Brief → Return the lines from the line containing "spot = Pos(SLIDER_X, -TRACK_STAND" through the line containing "obj.parent = empty" exactly. No other line should appear in the answer.
···
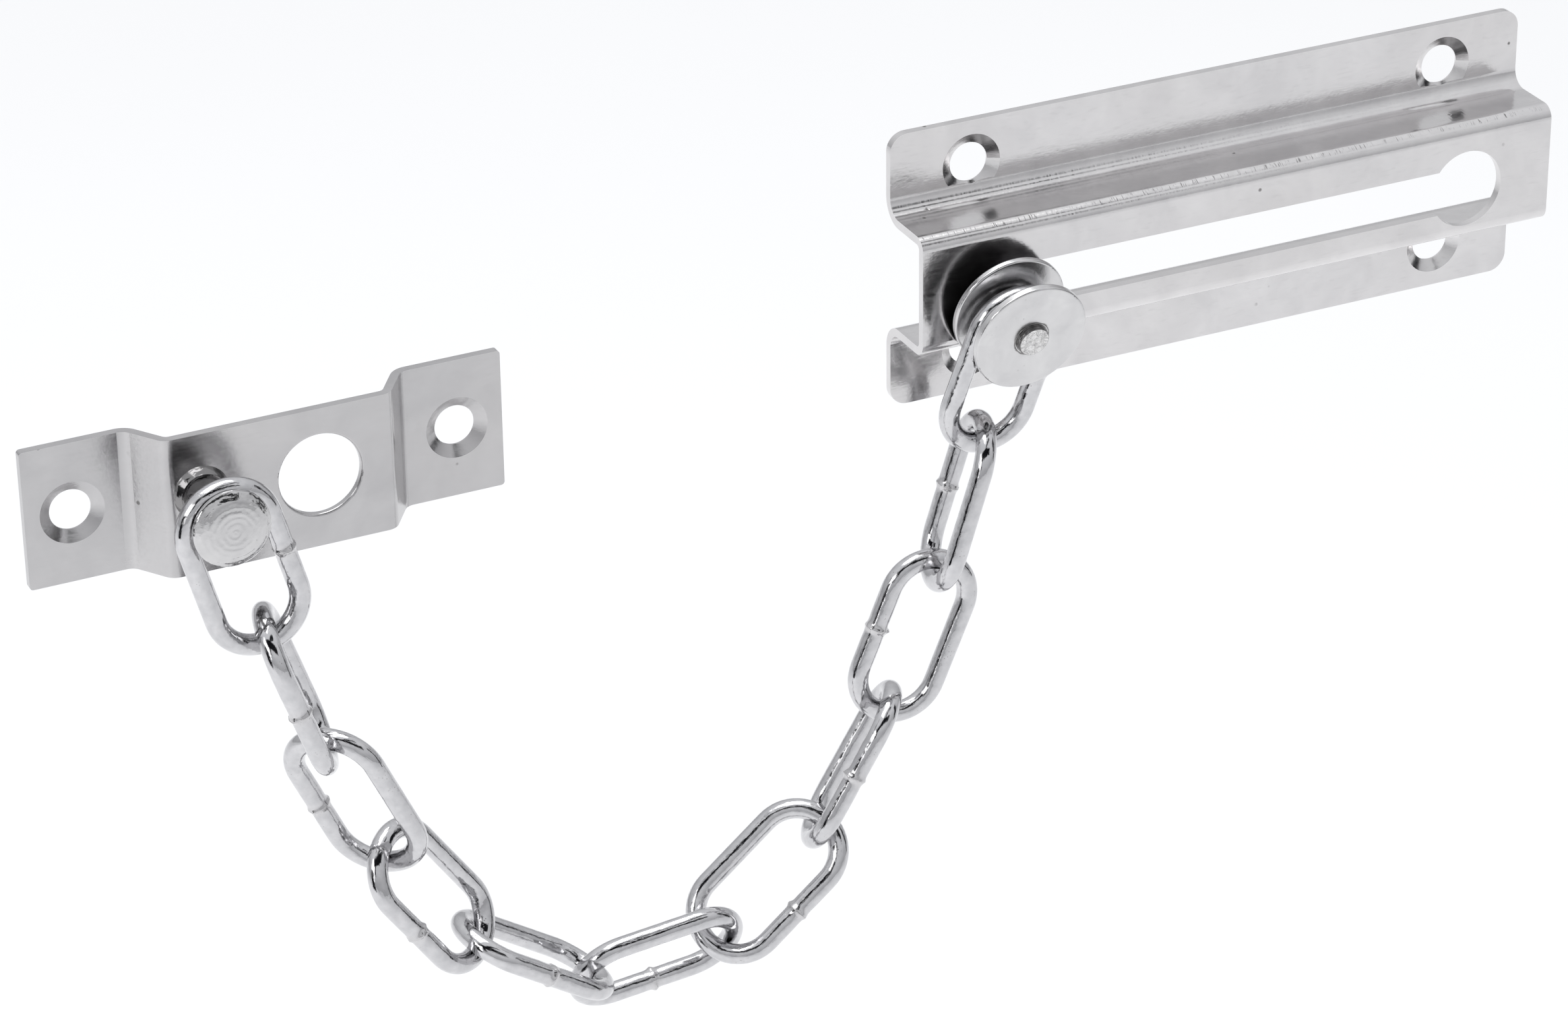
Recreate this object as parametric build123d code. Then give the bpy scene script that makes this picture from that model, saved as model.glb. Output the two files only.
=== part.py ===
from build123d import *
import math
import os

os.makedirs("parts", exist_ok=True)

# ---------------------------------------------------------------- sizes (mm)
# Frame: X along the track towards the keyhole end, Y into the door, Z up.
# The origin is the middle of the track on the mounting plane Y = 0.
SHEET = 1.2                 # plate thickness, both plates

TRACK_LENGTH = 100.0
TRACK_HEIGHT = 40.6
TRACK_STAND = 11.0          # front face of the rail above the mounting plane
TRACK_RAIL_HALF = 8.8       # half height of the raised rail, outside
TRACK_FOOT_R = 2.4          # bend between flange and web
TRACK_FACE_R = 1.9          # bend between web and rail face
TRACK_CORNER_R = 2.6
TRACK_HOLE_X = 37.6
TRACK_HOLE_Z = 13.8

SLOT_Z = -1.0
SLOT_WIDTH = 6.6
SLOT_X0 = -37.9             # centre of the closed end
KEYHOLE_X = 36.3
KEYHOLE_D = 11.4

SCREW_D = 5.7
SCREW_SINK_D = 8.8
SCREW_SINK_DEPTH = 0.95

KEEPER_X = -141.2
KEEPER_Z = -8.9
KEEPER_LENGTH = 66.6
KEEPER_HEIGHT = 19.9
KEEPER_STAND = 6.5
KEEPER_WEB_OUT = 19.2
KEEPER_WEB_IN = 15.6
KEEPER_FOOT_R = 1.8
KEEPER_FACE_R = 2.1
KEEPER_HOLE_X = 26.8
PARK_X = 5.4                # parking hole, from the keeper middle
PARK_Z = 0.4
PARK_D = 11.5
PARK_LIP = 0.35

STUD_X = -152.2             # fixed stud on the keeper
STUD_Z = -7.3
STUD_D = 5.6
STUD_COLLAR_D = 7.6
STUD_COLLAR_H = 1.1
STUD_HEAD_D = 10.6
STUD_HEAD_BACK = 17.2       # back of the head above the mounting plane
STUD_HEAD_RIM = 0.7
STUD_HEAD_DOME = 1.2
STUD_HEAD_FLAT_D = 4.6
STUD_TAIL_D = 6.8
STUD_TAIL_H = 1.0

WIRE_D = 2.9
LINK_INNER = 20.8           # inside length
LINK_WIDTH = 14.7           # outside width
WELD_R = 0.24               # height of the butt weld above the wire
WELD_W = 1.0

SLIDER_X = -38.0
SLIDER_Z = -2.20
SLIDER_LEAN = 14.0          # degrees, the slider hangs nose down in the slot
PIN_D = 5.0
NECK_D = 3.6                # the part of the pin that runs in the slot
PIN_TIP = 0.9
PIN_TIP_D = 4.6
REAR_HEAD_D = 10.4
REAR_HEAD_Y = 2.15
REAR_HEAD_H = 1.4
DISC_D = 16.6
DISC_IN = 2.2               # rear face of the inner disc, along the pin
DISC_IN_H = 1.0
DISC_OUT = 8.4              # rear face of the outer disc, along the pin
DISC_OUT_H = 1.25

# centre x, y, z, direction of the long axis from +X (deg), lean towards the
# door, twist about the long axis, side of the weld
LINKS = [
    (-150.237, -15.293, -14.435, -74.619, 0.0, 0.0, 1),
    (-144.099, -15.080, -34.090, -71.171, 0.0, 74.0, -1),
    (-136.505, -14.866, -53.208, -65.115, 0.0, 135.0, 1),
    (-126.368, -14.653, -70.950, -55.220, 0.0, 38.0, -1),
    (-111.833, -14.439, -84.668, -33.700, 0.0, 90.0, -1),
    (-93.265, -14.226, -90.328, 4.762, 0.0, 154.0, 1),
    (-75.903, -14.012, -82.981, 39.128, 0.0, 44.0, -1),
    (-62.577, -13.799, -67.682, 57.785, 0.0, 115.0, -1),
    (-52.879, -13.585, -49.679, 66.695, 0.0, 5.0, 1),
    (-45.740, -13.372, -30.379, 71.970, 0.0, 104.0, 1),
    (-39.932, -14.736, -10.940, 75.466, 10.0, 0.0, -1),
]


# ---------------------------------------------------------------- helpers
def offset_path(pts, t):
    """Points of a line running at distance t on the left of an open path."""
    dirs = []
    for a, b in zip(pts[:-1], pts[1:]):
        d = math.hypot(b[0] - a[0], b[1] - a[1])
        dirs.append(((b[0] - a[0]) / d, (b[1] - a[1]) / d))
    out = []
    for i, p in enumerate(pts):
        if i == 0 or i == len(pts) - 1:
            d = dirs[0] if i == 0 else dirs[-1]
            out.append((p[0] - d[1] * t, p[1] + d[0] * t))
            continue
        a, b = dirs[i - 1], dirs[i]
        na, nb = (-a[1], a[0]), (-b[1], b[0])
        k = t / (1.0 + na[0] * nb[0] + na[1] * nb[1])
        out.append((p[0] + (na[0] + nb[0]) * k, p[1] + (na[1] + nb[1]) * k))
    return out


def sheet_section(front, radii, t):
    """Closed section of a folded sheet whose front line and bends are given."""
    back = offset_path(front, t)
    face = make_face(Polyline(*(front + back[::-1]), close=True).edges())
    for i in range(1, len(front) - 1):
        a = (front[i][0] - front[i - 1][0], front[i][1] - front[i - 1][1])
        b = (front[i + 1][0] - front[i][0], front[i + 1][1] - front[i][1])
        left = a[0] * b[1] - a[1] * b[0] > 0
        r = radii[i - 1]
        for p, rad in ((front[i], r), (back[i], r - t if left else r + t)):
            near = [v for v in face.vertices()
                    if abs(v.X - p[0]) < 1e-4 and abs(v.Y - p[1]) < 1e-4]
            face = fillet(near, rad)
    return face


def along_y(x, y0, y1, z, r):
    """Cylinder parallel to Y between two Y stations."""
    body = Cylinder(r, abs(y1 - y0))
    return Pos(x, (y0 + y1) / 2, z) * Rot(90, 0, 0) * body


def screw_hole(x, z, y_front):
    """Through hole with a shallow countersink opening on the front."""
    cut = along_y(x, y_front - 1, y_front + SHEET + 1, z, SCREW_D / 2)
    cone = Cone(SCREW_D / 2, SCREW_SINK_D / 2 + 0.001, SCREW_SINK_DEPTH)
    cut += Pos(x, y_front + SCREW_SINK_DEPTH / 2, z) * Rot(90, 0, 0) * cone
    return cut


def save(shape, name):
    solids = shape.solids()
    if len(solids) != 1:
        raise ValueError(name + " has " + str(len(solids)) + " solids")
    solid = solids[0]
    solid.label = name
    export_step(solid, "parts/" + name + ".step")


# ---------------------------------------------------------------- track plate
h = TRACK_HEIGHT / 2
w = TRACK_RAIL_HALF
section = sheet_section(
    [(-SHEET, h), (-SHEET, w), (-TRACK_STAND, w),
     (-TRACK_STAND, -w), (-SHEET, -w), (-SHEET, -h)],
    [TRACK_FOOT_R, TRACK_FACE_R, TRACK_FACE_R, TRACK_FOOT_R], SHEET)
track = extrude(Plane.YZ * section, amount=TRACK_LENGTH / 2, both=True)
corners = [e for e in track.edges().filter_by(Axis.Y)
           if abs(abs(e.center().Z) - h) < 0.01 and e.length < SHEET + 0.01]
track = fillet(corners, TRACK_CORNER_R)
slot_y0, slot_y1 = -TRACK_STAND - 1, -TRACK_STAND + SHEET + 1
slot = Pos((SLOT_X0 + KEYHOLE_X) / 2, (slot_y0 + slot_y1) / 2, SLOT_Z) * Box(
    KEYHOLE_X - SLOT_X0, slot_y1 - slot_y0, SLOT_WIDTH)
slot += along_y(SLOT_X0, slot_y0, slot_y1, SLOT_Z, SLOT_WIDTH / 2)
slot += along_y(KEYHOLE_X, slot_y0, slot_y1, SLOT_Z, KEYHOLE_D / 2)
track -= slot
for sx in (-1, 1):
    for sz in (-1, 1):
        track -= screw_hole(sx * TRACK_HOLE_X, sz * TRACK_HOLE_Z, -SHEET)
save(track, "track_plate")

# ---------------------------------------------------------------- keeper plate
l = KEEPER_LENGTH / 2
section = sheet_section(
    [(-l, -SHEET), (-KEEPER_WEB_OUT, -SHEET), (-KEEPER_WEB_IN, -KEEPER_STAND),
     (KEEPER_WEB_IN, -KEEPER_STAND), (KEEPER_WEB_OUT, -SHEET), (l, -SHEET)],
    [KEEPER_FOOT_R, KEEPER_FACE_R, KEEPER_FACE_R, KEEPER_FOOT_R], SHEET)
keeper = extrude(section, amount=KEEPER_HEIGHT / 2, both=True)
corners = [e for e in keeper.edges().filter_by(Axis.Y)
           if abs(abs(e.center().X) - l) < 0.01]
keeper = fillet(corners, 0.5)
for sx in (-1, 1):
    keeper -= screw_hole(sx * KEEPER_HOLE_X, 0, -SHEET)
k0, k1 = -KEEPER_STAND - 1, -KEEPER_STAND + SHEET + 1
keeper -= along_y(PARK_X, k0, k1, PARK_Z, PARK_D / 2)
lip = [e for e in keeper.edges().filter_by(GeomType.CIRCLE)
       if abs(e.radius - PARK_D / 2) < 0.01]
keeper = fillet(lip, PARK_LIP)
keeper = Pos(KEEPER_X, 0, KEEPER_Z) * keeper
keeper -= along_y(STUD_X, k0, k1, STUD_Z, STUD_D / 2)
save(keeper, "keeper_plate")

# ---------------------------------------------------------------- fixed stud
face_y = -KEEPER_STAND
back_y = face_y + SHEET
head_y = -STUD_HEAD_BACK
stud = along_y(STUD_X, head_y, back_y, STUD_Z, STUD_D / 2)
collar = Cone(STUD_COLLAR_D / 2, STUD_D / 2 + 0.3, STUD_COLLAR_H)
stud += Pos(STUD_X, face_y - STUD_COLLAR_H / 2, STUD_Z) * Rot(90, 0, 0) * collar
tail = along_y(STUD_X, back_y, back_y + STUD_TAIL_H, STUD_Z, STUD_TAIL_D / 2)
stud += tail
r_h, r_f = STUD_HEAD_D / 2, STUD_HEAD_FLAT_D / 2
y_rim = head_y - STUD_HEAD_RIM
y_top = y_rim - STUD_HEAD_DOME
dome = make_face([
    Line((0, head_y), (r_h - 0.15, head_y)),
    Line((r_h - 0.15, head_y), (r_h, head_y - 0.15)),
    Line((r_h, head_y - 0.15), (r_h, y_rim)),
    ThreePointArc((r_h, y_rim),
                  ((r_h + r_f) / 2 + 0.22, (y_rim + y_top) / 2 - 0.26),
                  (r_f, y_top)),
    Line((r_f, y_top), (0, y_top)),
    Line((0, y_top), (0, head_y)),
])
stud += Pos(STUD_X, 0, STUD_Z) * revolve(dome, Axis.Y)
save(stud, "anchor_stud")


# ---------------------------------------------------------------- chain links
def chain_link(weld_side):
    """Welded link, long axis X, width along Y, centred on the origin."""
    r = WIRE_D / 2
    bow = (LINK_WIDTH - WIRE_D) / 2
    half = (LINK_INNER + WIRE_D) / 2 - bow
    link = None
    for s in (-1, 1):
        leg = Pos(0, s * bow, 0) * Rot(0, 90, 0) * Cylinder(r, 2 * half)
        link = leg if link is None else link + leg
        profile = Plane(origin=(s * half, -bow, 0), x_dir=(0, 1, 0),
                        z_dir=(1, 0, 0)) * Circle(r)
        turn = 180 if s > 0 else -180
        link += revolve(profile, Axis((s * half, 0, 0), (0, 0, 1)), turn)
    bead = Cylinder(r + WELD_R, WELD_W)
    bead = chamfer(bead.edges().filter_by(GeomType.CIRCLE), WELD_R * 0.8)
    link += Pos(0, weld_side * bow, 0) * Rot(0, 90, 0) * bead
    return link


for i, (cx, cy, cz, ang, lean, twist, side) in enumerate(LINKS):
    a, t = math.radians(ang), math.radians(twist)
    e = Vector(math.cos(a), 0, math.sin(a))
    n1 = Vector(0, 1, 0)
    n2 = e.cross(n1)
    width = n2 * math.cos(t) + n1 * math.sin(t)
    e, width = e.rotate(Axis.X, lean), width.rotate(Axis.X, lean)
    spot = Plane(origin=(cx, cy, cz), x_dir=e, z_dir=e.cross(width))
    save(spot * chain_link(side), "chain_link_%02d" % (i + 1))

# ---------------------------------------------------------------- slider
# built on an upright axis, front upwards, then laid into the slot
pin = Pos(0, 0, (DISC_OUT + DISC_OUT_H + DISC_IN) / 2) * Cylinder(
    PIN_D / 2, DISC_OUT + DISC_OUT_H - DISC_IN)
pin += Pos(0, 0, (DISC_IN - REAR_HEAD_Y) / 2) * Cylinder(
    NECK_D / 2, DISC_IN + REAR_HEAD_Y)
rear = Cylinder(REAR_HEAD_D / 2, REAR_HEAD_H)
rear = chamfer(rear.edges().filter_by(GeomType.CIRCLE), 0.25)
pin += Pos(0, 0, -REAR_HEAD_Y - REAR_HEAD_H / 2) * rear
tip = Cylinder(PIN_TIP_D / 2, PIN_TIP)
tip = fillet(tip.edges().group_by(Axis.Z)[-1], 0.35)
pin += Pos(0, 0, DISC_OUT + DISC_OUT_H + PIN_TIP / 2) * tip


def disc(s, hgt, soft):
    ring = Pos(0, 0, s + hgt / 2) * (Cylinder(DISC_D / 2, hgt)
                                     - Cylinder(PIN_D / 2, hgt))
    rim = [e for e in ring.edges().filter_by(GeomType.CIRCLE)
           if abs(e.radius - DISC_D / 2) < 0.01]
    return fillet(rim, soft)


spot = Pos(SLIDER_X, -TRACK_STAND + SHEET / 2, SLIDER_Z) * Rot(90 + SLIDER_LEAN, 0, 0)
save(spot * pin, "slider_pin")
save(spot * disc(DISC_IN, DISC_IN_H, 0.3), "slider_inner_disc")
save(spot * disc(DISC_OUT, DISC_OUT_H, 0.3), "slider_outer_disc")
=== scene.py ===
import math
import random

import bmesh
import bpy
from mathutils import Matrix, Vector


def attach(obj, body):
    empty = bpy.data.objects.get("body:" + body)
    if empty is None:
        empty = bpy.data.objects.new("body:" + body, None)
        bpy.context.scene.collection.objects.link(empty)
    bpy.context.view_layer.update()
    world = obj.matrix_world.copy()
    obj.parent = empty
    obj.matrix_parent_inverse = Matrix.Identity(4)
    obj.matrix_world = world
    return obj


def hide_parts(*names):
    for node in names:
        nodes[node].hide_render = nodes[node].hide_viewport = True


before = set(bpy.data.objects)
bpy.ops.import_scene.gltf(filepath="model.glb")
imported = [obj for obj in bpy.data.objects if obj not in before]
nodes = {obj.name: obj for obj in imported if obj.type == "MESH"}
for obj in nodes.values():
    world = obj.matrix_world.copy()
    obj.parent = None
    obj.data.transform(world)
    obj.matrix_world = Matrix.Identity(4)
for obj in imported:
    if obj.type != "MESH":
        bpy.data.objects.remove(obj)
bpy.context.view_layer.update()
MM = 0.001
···
Exercise answer →
spot = Pos(SLIDER_X, -TRACK_STAND + SHEET / 2, SLIDER_Z) * Rot(90 + SLIDER_LEAN, 0, 0)
save(spot * pin, "slider_pin")
save(spot * disc(DISC_IN, DISC_IN_H, 0.3), "slider_inner_disc")
save(spot * disc(DISC_OUT, DISC_OUT_H, 0.3), "slider_outer_disc")
=== scene.py ===
import math
import random

import bmesh
import bpy
from mathutils import Matrix, Vector


def attach(obj, body):
    empty = bpy.data.objects.get("body:" + body)
    if empty is None:
        empty = bpy.data.objects.new("body:" + body, None)
        bpy.context.scene.collection.objects.link(empty)
    bpy.context.view_layer.update()
    world = obj.matrix_world.copy()
    obj.parent = empty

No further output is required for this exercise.